In my view to determine that the fund should be disposed in accordance with the terms of the deceased member's will and therefore payable to the beneficiary (or beneficiaries) thereunder, is to elevate the terms of the deceased member's will to that of a "nomination" when in fact and in law (i.e. in terms of Section 34 of the Act) there has been none. Such a disposition in my view would not be "... in accordance with the law."
Needless to say the practical and legal difficulties that would face the court in a determination of who is entitled under a deceased member's will with several named beneficiaries, and by how much, where the will expressly apportions shares in the deceased member's residuary estate are onerous to say the least.
"The law" in that event in my respectful opinion is that which relates to intestacy only and is to be found in the Succession, Probate and Administration Act Cap. 60. In particular Sections 5 and 6 which together deal with the distribution of and succession to property of an intestate person (member).
I am fortified in this by the inclusive definition in Section 2(1) of the Succession, Probate and Administration Act of the term "intestate" which:
"includes a person who leaves a will but dies intestate as to some beneficial interest in his real or personal estate."
In conformity with the view I have already expressed I would hold that a deceased member of the fund who leaves a will, in which no specific disposition is made in that will of the amount standing to his credit in the Fund, dies "intestate" in respect of such amount which then falls for distribution by this court in accordance with the provisions of the Succession, Probate and Administration Act Cap. 60.

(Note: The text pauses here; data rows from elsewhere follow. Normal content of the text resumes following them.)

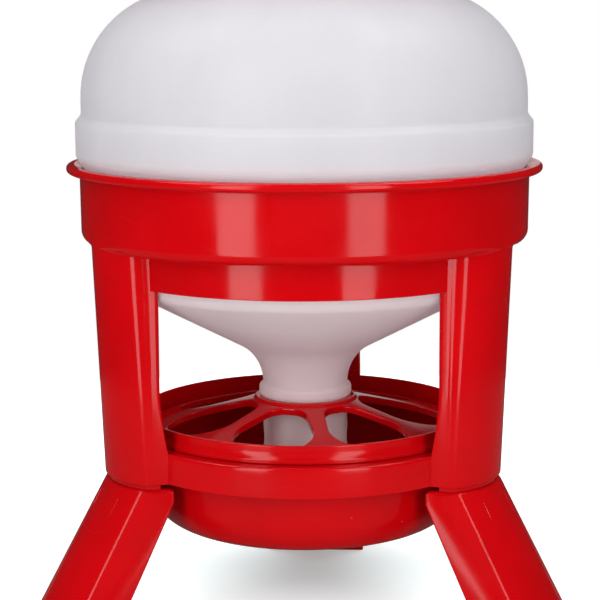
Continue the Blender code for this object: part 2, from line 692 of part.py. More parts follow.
def make_grille(coll, cutters, material):
    """Spoked grille: a sloping plate whose openings have turned-down lips."""
    rim_z = SEAT_Z + FIT_GAP
    rim_in = GRILLE_R - GRILLE_RIM_LAND
    rim_top = rim_z + GRILLE_RIM_HEIGHT
    body_r = GRILLE_R - SEAT_WIDTH - 2 * GRILLE_SIDE_GAP
    slope = math.atan2(HUB_TOP_Z - rim_top, rim_in - HUB_R)
    corners = [
        (HUB_HOLE_R, HUB_TOP_Z, 0.0),
        (HUB_R, HUB_TOP_Z, HUB_FILLET),
        (rim_in, rim_top, FILLET_SOFT),
        (GRILLE_R, rim_top, 0.0),
        (GRILLE_R, rim_z, 0.0),
        (body_r, rim_z, 0.0),
        (body_r, rim_top - GRILLE_LIP_DEPTH, 0.0),
        (rim_in, rim_top - GRILLE_LIP_DEPTH, 0.0),
        (HUB_R, HUB_TOP_Z - GRILLE_LIP_DEPTH, 0.0),
        (HUB_R, HUB_TOP_Z - HUB_COLLAR, 0.0),
        (HUB_HOLE_R, HUB_TOP_Z - HUB_COLLAR, 0.0),
    ]
    grille = turned("pan_grille", corners, True, coll, material)
    inner_r = HUB_HOLE_R + HUB_WEB
    outer_r = GRILLE_R - GRILLE_RIM_WIDTH
    first = math.radians(SPOKE_TURN_DEG - 90.0)
    openings = []
    channels = []
    for k in range(SPOKES):
        spoke = first + 2 * math.pi * k / SPOKES
        middle = spoke + math.pi / SPOKES
        outline = opening_outline(middle, inner_r, outer_r)
        openings.append(prism("opening", outline, rim_z - HUB_COLLAR, HUB_TOP_Z + HUB_COLLAR, cutters))
        start = HUB_R + CHANNEL_FROM_HUB
        end = outer_r - CHANNEL_FROM_OPENING
        length = (end - start) / math.cos(slope)
        half = (end + start) / 2
        top_z = HUB_TOP_Z - (half - HUB_R) * math.tan(slope) - GRILLE_SKIN / math.cos(slope)
        bm = bmesh.new()
        bmesh.ops.create_cube(bm, size=1.0)
        depth = 2 * GRILLE_LIP_DEPTH
        shape = Matrix.Diagonal((length, CHANNEL_WIDTH, depth, 1.0))
        tilt = Matrix.Rotation(slope, 4, "Y")
        place = Matrix.Translation((half, 0.0, top_z)) @ tilt @ Matrix.Translation((0.0, 0.0, -depth / 2))
        bmesh.ops.transform(bm, matrix=Matrix.Rotation(spoke, 4, "Z") @ place @ shape, verts=bm.verts)
        mesh = bpy.data.meshes.new("channel")
        bm.to_mesh(mesh)
        bm.free()
        channel = bpy.data.objects.new("channel", mesh)
        cutters.objects.link(channel)
        channels.append(channel)
    combine(grille, joined("grille_openings", openings, cutters), "DIFFERENCE")
    combine(grille, joined("grille_channels", channels, cutters), "DIFFERENCE")
    return grille


def main():
    clear_scene()
    parts = make_collection("poultry_feeder_tower")
    cutters = make_collection("cutters")
    red_names = ("tub", "post", "foot", "pan", "grille", "lid")
    reds = {name: make_material("red_" + name, RED, 0.22) for name in red_names}
    milky = make_material("milky_hopper", MILKY, 0.38)

    axis_empty = bpy.data.objects.new("tower_axis", None)
    axis_empty.location = (0.0, AXIS_Y, 0.0)
    parts.objects.link(axis_empty)

    pieces = [
        (make_tub_ring(parts, reds["tub"]), LIP_HEIGHT),
        (make_lower_ring(parts, reds["tub"]), RING_TOP_Z),
        (make_lid(parts, cutters, reds["lid"]), MOUTH_TOP_Z),
        (make_pan(parts, reds["pan"]), PAN_FLANGE_Z),
        (make_grille(parts, cutters, reds["grille"]), SEAT_Z),
    ]
    pieces += [(shell, LIP_HEIGHT) for shell in make_hopper(parts, milky)]
    envelopes = frame_envelope(cutters)
    for side, angle in POST_ANGLES.items():
        pieces.append((make_post(side, angle, envelopes, parts, cutters, reds["post"]), None))
    for side, angle in POST_ANGLES.items():
        pieces.append((make_foot(side, angle, parts, cutters, reds["foot"]), None))
    angles = list(POST_ANGLES.values()) * 2
    for index, (obj, height) in enumerate(pieces):
        if height is None:
            turn = angles[index - len(pieces) + len(angles)]
            origin = turn_about_axis([(POST_BOTTOM_R - POST_WALL, 0.0, RING_BOTTOM_Z)], turn)[0]
        else:
            origin = Vector((0.0, 0.0, height))
        finish(obj, origin, axis_empty)


main()
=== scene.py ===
import math

import bmesh
import bpy
from mathutils import Matrix, Vector


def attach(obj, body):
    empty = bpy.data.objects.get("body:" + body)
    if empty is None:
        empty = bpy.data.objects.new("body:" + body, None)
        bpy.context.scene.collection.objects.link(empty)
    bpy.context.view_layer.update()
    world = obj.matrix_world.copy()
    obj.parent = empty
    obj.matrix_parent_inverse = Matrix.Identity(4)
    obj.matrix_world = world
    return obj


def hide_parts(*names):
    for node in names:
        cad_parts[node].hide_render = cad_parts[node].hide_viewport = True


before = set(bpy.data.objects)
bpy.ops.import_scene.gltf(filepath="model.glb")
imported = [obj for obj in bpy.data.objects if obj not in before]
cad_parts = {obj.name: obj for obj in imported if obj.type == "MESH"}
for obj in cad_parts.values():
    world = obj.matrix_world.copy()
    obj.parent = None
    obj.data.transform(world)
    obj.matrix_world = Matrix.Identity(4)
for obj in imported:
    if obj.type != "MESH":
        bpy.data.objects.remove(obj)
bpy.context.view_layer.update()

# Main sizes in metres: the CAD model's, some fitted a little closer to the photograph
AXIS_Y = -0.0365483
LIP_Z = 0.425
TUB_R = 0.1985
TUB_WALL = 0.003
TUB_DRAFT = 0.0005
LIP_R = 0.210
LIP_BEAD_R = 0.0033
LEDGE_Z = 0.362
BAND_R = 0.176
BAND_Z = 0.331
RING_INNER_R = 0.1497
RING_R = 0.1628
RING_TOP_Z = 0.19
RING_BOTTOM_Z = 0.1637
RING_SKIN = 0.003
RING_GUIDE_DEPTH = 0.014
POST_ANGLES = {"left": -60.0, "right": 60.0, "back": 180.0}
POST_HALF_W = 0.0445
POST_BACK_HALF_W = 0.0478
POST_FACE_R = 0.070
POST_TOP_R = 0.1977
POST_BOTTOM_R = 0.1894
POST_BACK_R = 0.167
POST_WALL = 0.003
FOOT_TOP_Z = 0.1595
FOOT_HEEL_Z = 0.148
FOOT_TOP_R = 0.1873
FOOT_INNER_R = 0.1512
FOOT_HALF_W = 0.038
FOOT_INNER_HALF_W = 0.0515
FOOT_SLOPE = math.tan(math.radians(30.98))
FOOT_INNER_SLOPE = math.tan(math.radians(27.0))
FOOT_FACE_R = 0.075
FOOT_FACE_SPREAD = 0.0063
FOOT_TOE_IN = 0.0015
FOOT_WALL = 0.0032
SPIGOT_INSET = 0.0034
SPIGOT_BACK_R = 0.1631
SPIGOT_TOP_Z = 0.1887
PAN_RIM_R = 0.1495
PAN_WALL = 0.0028
PAN_TOP_Z = 0.2056
PAN_BOTTOM_Z = 0.105
PAN_BOWL_R = 0.1485
PAN_LOW_R = 0.1395
PAN_FLANGE_R = 0.152
PAN_FLANGE_Z = 0.1903
PAN_FLANGE_THICK = 0.0034
PAN_CORNER_R = 0.036
SEAT_Z = 0.1865
SEAT_R = 0.1445
GRILLE_R = 0.146
HUB_HOLE_R = 0.0384
HUB_R = 0.0464
HUB_TOP_Z = 0.2175
HUB_COLLAR = 0.010
SPOKES = 7
SPOKE_TURN = math.radians(11.4)
HOPPER_R = 0.1935
HOPPER_LOWER_R = 0.166
HOPPER_WALL = 0.003
HOPPER_LEDGE_Z = 0.3653
DOME_R = 0.1962
DOME_ARC_Z = 0.4855
DOME_SHOULDER_R = 0.0937
DOME_SLOPE = math.radians(23.6)
MOUTH_R = 0.130
MOUTH_TOP_Z = 0.6086
BELT_R = 0.2014
TUBE_R = 0.0372
NECK_R = 0.038
BEAD_R = 0.0416
BEAD_TOP_Z = 0.2293
BEAD_BOTTOM_Z = 0.2178
CONE_TOP_Z = 0.3215
CONE_END_Z = 0.254
OUTLET_Z = 0.1408
LID_R = 0.1335
LID_WALL = 0.0026
LID_TOP_Z = 0.6115
LID_BOSS_R = 0.088
LID_BOSS_Z = 0.614
LID_SKIRT_Z = 0.579
LID_RIBS = 42

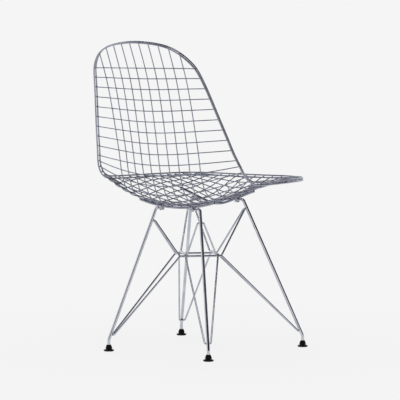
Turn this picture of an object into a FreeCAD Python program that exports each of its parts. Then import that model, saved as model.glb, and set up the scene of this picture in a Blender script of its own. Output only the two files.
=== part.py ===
import FreeCAD, Part
import math
import os

# Wire shell side chair on a braced rod base.
# Millimetres, +Z up, floor at z = 0, sitter faces -Y, sitter's left is +X.
# Heights are real; depths are counted from the middle of the four feet and
# moved by ORIGIN_SHIFT_Y on writing, so the origin is under the middle of the chair.

Vector = FreeCAD.Vector

ORIGIN_SHIFT_Y = -27.9

# Mesh of the shell
LONG_PITCH = 29.0
MESH_WIRE = 2.8
RIM_WIRE = 4.2
WELD_GAP = 0.1
LONG_WIRES = 10
CROSS_WIRES = 27
FIRST_CROSS_BELOW_TOP = 75.0
LAST_CROSS_BEHIND_FRONT = 19.9
LAST_BACK_ROW = 10
FIRST_SEAT_ROW = 17
FIRST_SIDE_ROW = 13
SIDE_WIRE_OVERHANG = 4.0
RIM_CLEARANCE = LONG_PITCH / 4
RIM_CHORD_MIN = LONG_PITCH / 3
RIM_CHORD_MAX = LONG_PITCH * 1.3

# Centre line of the shell from the top of the back to the front of the seat, as (y, z)
CENTRE_PROFILE = [
    (291.8, 827.0), (276.5, 795.0), (260.3, 759.0), (242.5, 704.5), (229.0, 648.5),
    (217.0, 591.5), (206.0, 534.0), (195.0, 484.0), (183.0, 449.0), (165.0, 417.5),
    (139.0, 400.8), (110.0, 395.0), (60.0, 392.6), (0.0, 391.6), (-76.0, 395.0),
    (-130.0, 408.5), (-180.0, 432.5), (-215.0, 449.8), (-238.0, 456.0),
]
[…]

In the particular circumstances of this case and in answer to the question posed by the Registrar, I order that the monies standing to the credit of Mohammed Hassan s/o Wali Mohammed and presently held by the Public Trustee be distributed and paid out in accordance with the provision of Section 6 of the Succession Administration and Probate Act Cap. 60 with the shares of any children who are minors to be retained and invested by the Public Trustee pending their attainment of the age of 21 years.